PROBLEM REQUIREMENTS: Please repeat, exactly and with nothing added, the lines running from the line that contains "Keep writing the" to the line that contains "canine = dict(root=(76, 21, -254), height=36, lean=10, half=7.2)", both lines included.

+++ TASK INPUT

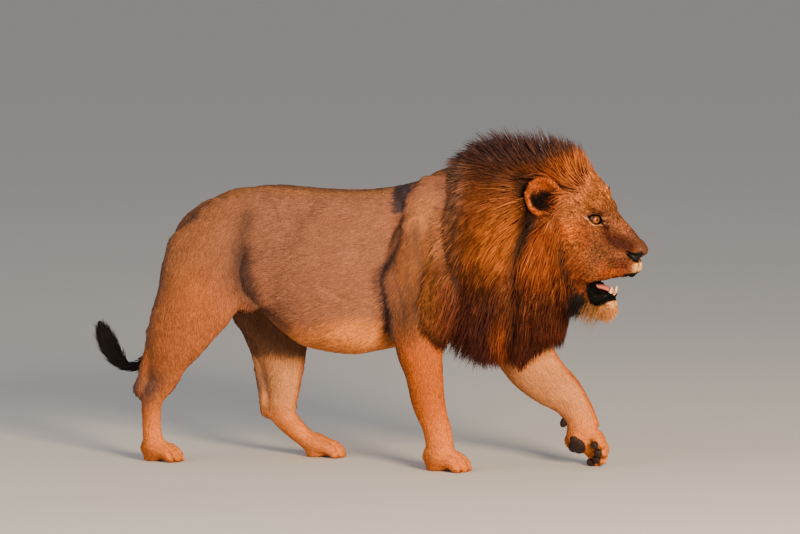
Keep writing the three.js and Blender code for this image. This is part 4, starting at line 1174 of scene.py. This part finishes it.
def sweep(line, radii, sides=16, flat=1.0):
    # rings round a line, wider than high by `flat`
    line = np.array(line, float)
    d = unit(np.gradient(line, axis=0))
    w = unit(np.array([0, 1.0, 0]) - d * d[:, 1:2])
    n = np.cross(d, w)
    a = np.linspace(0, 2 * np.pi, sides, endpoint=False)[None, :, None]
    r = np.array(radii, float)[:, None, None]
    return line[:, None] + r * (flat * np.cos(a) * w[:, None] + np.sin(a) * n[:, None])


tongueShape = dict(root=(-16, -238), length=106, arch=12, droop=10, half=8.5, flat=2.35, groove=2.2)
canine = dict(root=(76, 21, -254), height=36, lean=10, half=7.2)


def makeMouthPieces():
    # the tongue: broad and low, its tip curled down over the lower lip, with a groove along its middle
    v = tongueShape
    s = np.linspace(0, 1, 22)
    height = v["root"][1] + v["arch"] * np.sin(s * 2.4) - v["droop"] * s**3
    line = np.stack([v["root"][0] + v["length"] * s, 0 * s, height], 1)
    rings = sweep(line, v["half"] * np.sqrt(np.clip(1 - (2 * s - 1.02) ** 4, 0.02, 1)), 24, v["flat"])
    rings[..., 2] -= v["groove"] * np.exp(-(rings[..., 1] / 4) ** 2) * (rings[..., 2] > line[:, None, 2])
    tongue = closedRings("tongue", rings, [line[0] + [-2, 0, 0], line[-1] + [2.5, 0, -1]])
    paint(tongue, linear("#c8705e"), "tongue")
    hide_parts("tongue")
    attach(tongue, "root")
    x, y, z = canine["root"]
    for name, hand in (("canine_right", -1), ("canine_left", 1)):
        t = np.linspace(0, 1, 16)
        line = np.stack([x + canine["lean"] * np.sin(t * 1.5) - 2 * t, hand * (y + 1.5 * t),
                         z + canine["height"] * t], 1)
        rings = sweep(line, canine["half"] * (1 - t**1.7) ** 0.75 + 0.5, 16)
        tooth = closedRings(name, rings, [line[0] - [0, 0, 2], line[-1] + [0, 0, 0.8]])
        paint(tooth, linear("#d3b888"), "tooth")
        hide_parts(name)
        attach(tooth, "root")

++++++
+++ TASK INPUT

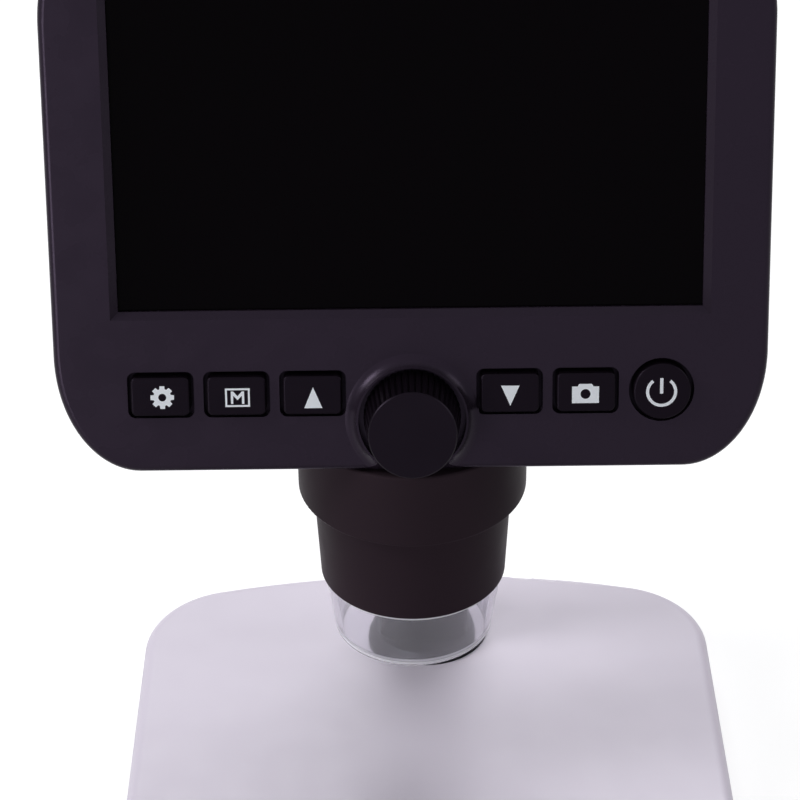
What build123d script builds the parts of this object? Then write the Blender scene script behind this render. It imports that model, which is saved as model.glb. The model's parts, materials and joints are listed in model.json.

++++++

EXERCISE SOLUTION:
Keep writing the three.js and Blender code for this image. This is part 4, starting at line 1174 of scene.py. This part finishes it.
def sweep(line, radii, sides=16, flat=1.0):
    # rings round a line, wider than high by `flat`
    line = np.array(line, float)
    d = unit(np.gradient(line, axis=0))
    w = unit(np.array([0, 1.0, 0]) - d * d[:, 1:2])
    n = np.cross(d, w)
    a = np.linspace(0, 2 * np.pi, sides, endpoint=False)[None, :, None]
    r = np.array(radii, float)[:, None, None]
    return line[:, None] + r * (flat * np.cos(a) * w[:, None] + np.sin(a) * n[:, None])


tongueShape = dict(root=(-16, -238), length=106, arch=12, droop=10, half=8.5, flat=2.35, groove=2.2)
canine = dict(root=(76, 21, -254), height=36, lean=10, half=7.2)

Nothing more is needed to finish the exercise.